Подобным же образом, как я считаю, созерцание является чем-то более склонным к дискурсу; оно уводит нас дальше, чем мы обычно думаем об интенсивной фокусировке на конкретной мысли, идее или понятии. Начиная процесс мысленной проработки, мы можем иметь в уме точную идею, но, когда созерцаем ее, мы также начинаем задавать себе все эти вопросы типа «что, если» и «каким это может быть». «Что, если бы я решился на это, я стал бы более развитой личностью?» «Какой была бы моя жизнь, если бы у меня было больше энтузиазма?» «Что мне уже известно или что я уже усвоил, чтобы применить в следующий момент и сделать лучше в следующий раз?» Когда мы созерцаем, мы пускаемся в рассуждения – и это хорошо, потому что так начинается этот процесс.

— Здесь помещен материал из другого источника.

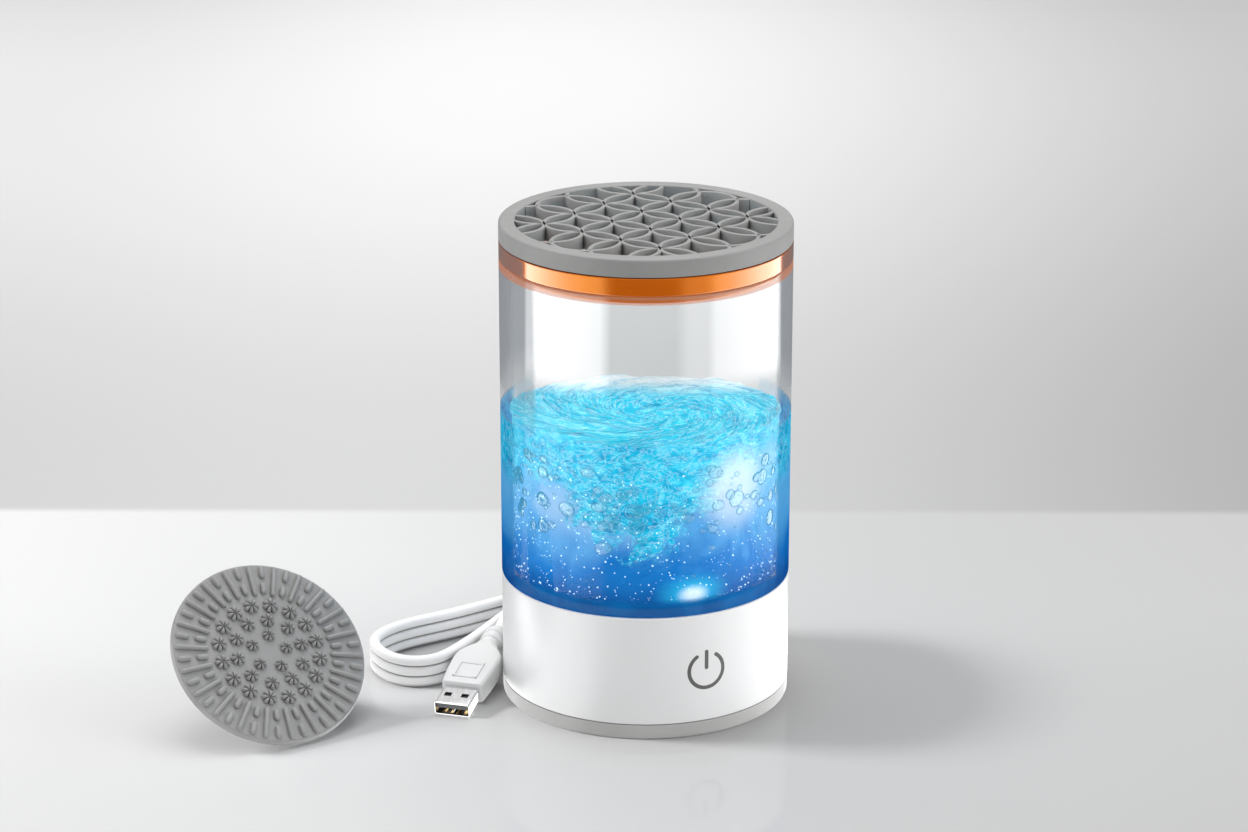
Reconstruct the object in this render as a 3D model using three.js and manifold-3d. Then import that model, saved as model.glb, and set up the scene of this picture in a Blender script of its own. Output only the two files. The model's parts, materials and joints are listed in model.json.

Почему это так хорошо – потому что рассуждения означают, что мы допускаем возможности и не ищем абсолюта, правильного-или-неправильного, черного-или-белого, да-или-нет, то есть ответов дуалистического типа. Великое свойство лобной доли – ее любовь к таким рассудительным созерцаниям. У нас имеются тонны дуалистических ответов, хранящихся в мозге. У нас имеются заученные факты и изложения пережитого опыта, рассованные в мозге повсюду. Мы можем копаться в этих данных в поисках однозначных ответов, почти не прилагая сознательных усилий и не задействуя лобную долю. Однако когда мы задаем себе вопросы открытого типа, когда начинаем рассматривать альтернативы и возможности, лобная доля пробуждается. Причина в том, что ответ не лежит в каком-то одном месте – нужно приложить немало усилий, чтобы собрать его, а лобная доля любит такую непростую работу.